3D code data
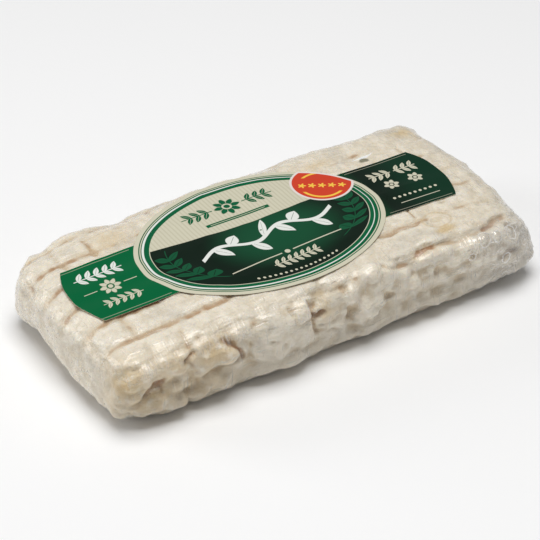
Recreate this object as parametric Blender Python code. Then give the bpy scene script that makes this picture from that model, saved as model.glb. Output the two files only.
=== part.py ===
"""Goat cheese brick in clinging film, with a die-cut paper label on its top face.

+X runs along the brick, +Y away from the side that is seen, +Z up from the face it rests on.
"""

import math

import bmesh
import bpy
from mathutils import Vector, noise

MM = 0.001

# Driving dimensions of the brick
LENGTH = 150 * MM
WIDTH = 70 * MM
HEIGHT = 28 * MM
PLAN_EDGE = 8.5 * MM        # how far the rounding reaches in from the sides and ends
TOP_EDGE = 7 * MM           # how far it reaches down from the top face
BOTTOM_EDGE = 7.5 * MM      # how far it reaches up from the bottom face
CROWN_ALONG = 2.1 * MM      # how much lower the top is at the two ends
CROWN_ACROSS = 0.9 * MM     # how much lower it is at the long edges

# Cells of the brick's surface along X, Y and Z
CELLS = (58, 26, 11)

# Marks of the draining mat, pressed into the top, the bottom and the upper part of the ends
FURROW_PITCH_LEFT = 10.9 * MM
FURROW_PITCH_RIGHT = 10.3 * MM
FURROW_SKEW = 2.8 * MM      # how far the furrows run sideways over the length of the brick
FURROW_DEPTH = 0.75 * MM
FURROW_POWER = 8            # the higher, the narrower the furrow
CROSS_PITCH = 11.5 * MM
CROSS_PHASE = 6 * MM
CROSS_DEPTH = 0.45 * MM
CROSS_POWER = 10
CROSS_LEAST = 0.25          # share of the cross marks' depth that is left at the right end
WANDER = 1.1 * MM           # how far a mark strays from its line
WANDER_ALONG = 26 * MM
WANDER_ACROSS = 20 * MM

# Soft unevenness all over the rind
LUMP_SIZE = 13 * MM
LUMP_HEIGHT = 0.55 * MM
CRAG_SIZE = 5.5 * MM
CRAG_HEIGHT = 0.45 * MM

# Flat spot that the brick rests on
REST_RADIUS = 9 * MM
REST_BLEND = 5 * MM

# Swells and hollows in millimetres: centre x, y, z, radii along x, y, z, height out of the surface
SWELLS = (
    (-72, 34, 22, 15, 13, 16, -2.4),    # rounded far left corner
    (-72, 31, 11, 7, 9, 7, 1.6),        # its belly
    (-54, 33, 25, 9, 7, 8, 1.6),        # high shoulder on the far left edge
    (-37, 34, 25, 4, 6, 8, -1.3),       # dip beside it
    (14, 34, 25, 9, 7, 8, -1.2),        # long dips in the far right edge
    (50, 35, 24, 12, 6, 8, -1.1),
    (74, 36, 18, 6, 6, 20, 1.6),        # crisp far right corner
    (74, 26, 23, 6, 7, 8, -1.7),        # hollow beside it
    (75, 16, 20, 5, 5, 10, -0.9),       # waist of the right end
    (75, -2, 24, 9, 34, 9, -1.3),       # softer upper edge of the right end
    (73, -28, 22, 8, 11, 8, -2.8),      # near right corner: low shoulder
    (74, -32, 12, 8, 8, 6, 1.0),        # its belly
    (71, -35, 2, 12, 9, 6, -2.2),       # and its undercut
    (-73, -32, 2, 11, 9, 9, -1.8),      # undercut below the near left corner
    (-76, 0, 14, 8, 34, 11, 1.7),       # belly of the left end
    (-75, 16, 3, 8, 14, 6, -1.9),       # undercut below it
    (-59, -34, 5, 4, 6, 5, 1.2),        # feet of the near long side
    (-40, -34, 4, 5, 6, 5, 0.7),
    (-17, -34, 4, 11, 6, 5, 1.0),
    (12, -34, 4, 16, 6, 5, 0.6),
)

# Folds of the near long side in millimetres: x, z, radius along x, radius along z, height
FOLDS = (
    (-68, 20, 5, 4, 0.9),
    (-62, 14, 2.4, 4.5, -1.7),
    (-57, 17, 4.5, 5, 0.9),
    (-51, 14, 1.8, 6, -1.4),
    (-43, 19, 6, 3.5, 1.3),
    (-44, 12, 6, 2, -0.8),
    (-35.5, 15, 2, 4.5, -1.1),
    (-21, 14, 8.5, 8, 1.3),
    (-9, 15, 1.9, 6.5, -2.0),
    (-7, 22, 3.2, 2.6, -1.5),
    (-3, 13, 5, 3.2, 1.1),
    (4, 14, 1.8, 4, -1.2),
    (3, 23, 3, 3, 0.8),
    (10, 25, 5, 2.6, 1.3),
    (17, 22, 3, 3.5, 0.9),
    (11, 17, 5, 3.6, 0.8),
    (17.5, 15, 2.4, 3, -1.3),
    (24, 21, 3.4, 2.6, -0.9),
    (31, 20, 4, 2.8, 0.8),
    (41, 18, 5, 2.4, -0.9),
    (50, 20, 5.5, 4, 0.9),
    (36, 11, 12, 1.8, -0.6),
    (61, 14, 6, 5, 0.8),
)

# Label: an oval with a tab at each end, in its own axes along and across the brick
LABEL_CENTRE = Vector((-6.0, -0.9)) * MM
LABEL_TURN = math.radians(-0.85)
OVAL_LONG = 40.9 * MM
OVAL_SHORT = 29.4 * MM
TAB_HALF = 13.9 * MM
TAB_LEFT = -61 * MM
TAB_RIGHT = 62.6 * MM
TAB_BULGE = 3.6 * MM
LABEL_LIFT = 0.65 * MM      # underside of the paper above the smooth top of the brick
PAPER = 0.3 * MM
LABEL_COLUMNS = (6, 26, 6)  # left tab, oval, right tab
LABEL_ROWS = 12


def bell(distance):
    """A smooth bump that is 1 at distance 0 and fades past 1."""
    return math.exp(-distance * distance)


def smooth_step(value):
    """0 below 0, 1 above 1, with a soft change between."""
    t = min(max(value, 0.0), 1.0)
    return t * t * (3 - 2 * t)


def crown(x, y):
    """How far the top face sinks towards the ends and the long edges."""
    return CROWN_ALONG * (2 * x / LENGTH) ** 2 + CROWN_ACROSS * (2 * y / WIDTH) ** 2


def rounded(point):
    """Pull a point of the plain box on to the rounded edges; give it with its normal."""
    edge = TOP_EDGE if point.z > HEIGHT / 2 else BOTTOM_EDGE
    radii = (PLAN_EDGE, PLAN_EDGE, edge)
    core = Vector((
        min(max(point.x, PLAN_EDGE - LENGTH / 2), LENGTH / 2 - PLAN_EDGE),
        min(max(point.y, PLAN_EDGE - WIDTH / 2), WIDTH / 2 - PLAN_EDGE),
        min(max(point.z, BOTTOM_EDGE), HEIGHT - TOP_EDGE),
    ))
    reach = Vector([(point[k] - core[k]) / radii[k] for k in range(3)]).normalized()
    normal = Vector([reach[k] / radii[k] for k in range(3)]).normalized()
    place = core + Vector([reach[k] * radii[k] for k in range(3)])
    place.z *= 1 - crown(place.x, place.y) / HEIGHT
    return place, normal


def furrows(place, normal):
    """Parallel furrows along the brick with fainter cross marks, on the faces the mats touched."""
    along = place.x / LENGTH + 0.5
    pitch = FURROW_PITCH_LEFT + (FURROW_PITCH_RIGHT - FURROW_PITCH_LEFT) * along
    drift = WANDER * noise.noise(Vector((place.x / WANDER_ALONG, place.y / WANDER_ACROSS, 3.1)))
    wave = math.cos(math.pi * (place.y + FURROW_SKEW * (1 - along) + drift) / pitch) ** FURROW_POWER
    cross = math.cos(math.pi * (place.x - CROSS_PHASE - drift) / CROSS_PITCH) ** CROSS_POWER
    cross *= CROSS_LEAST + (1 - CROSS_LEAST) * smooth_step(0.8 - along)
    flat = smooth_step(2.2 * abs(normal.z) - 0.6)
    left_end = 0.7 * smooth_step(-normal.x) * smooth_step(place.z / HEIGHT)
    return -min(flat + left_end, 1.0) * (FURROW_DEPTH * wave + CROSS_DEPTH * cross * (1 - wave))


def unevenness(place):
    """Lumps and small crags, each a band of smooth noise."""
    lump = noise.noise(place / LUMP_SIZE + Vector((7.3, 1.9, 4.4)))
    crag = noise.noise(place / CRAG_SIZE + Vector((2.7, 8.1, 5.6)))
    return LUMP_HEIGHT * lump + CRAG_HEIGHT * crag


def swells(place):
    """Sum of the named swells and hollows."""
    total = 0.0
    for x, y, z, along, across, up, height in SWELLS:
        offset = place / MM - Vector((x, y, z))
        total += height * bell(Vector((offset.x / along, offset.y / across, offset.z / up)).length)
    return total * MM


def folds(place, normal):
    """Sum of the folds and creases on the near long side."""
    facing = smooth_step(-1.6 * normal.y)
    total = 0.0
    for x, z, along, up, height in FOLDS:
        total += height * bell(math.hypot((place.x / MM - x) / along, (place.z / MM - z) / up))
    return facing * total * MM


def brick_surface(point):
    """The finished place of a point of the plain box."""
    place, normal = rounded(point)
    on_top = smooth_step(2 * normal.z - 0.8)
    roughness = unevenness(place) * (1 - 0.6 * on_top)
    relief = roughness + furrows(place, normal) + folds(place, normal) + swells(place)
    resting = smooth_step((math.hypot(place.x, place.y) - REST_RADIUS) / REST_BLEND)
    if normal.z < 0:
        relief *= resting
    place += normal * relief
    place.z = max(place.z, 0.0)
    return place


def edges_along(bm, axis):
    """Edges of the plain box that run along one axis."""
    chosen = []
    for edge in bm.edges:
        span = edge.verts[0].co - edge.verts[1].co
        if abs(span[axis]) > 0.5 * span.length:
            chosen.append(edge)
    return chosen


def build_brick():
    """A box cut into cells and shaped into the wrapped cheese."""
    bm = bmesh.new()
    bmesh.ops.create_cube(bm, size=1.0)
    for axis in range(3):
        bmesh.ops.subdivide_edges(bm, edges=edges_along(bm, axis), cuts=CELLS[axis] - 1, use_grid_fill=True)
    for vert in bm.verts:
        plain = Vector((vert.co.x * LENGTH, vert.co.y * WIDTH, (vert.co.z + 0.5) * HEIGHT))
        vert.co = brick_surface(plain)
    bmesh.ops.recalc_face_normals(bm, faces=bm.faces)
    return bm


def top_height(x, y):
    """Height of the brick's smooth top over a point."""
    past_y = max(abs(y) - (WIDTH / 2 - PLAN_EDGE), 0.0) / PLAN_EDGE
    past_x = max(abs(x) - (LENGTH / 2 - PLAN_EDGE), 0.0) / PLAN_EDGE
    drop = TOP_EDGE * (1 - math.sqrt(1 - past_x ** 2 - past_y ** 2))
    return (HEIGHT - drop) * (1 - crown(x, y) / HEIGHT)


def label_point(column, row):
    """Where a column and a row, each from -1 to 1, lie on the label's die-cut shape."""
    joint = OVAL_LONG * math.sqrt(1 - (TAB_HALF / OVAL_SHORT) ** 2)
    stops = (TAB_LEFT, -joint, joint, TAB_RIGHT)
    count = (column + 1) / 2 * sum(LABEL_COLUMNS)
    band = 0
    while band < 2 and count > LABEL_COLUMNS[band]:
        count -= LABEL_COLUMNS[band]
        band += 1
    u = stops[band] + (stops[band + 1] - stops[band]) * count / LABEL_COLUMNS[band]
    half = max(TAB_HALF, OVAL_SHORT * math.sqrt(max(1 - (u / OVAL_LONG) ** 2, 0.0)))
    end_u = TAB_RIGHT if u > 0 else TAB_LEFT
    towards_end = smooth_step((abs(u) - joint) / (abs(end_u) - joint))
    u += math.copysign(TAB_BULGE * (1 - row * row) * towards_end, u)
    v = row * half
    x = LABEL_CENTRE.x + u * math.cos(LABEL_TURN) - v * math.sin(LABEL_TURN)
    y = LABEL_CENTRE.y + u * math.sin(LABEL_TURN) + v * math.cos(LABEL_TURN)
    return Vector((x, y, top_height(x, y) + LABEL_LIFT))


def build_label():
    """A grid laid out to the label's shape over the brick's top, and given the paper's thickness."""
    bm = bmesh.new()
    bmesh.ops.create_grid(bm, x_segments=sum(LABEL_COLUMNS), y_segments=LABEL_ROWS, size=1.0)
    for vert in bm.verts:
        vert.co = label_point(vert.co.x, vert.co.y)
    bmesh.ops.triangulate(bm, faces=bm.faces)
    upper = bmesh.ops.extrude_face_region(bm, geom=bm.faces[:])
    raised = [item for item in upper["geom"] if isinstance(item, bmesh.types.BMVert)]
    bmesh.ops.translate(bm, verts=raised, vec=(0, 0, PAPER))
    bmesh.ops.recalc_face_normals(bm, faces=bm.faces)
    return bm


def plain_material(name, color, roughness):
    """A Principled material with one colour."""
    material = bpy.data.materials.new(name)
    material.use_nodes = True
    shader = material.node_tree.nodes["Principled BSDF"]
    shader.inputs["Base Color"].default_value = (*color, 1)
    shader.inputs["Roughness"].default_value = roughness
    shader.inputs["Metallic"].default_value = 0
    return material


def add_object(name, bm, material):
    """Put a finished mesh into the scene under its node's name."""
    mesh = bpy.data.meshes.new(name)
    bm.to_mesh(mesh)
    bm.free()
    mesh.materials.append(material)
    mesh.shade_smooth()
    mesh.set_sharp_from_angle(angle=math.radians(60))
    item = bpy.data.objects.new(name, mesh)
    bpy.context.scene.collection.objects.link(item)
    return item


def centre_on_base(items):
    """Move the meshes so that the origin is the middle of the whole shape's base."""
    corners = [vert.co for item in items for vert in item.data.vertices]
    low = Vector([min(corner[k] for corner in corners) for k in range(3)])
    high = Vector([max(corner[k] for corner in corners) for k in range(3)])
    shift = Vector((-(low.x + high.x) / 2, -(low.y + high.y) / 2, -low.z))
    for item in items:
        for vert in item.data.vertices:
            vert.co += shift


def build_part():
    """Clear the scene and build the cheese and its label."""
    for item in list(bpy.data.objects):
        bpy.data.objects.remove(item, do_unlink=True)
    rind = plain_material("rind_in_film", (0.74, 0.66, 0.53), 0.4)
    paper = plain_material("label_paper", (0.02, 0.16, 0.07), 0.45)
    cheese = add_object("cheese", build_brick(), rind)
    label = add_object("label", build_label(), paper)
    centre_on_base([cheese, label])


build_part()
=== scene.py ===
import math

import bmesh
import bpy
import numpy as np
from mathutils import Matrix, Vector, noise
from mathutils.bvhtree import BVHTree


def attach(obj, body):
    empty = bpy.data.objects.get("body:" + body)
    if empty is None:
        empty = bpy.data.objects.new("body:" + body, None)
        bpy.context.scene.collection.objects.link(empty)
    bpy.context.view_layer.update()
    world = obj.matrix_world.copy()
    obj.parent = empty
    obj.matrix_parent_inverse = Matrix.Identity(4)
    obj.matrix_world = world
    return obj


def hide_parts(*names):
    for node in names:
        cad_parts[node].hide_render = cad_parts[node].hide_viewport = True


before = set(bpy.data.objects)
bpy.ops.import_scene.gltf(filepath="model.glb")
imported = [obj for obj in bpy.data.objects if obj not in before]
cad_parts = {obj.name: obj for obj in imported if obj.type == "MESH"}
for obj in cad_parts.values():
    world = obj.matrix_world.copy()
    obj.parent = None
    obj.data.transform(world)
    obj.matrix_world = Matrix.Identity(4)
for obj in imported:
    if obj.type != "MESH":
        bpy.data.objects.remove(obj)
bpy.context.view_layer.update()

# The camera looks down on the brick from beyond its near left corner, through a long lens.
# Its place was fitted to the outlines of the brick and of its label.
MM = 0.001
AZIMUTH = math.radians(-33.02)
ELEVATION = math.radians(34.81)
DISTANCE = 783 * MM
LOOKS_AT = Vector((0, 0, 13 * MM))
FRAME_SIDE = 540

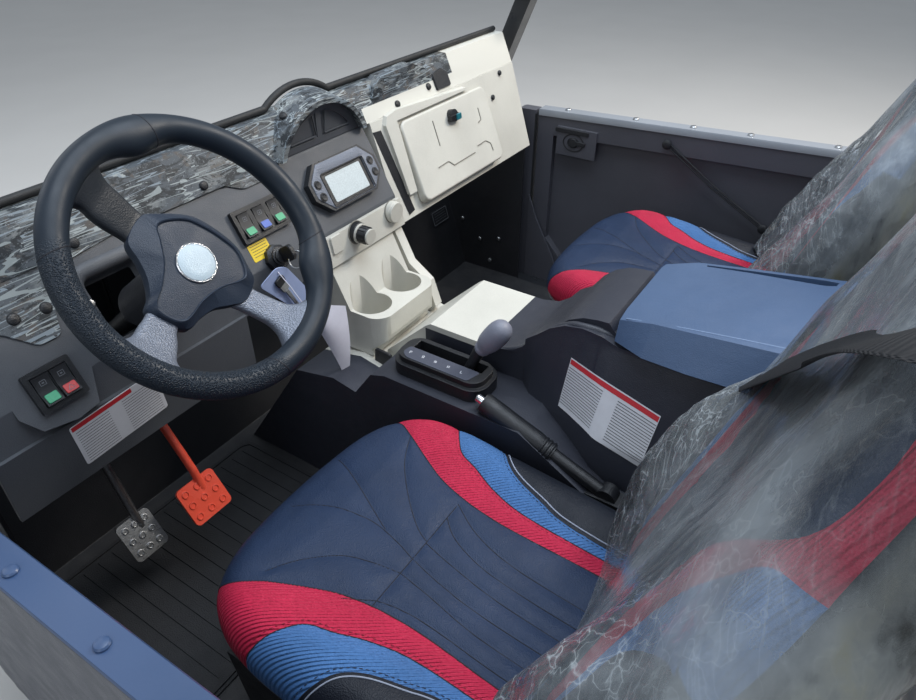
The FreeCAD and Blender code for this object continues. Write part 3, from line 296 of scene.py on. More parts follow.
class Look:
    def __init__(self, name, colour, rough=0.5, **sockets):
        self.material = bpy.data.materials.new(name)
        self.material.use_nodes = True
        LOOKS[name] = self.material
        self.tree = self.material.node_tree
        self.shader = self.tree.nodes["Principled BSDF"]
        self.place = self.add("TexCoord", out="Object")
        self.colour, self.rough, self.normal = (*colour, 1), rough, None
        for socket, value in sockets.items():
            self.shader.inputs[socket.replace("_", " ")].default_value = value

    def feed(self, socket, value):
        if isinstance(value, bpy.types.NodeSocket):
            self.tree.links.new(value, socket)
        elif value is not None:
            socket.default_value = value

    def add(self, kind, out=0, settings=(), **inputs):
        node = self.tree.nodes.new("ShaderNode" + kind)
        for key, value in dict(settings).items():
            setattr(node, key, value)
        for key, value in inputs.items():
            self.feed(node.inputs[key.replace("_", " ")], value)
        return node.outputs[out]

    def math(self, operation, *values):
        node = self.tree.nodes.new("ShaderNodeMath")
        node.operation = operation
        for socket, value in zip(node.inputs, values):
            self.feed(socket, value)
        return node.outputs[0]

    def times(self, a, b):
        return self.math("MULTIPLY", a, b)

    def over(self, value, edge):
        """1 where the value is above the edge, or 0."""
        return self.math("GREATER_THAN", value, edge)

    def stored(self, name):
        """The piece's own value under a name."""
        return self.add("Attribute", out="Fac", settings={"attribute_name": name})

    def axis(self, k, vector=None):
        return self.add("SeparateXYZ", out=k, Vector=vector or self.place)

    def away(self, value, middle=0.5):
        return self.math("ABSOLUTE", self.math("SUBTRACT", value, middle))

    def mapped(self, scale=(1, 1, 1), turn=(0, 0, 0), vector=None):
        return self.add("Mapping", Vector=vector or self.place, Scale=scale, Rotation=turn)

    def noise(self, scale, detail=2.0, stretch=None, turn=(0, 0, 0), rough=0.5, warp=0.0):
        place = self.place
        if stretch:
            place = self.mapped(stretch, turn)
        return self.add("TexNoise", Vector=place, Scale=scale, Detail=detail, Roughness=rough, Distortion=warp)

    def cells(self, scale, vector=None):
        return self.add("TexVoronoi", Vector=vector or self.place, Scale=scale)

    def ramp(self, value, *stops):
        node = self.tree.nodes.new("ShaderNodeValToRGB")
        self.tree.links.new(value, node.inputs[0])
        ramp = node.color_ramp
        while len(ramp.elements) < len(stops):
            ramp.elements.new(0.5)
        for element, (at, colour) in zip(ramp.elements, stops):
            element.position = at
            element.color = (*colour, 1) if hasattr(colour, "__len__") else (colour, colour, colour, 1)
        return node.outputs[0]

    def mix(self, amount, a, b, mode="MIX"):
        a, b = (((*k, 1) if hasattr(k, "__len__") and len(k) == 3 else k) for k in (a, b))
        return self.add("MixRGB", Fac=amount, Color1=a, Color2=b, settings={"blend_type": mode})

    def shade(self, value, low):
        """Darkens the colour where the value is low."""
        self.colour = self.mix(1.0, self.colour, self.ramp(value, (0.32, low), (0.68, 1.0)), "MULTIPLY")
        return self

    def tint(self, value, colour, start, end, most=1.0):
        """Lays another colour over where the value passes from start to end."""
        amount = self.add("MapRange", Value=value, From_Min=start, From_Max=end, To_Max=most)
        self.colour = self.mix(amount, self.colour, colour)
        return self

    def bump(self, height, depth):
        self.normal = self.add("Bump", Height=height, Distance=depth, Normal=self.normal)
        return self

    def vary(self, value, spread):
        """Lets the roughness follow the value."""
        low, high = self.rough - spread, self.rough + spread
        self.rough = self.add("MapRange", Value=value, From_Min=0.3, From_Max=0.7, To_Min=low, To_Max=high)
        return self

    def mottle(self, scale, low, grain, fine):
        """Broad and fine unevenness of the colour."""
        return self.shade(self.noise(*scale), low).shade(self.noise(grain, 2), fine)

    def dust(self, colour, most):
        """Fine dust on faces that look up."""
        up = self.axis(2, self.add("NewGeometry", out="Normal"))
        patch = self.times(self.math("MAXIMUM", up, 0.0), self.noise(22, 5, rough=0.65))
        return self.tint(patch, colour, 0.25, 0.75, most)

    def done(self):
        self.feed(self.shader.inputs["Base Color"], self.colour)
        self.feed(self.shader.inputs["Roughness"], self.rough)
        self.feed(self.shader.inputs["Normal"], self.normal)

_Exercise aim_
The lines to quote run from the one containing "before = set(bpy.data.objects)" to the one containing "obj.data.transform(world)". Quote them exactly, with both of those lines, and nothing else.

_Solution to this problem_
before = set(bpy.data.objects)
bpy.ops.import_scene.gltf(filepath="model.glb")
imported = [obj for obj in bpy.data.objects if obj not in before]
cad_parts = {obj.name: obj for obj in imported if obj.type == "MESH"}
for obj in cad_parts.values():
    world = obj.matrix_world.copy()
    obj.parent = None
    obj.data.transform(world)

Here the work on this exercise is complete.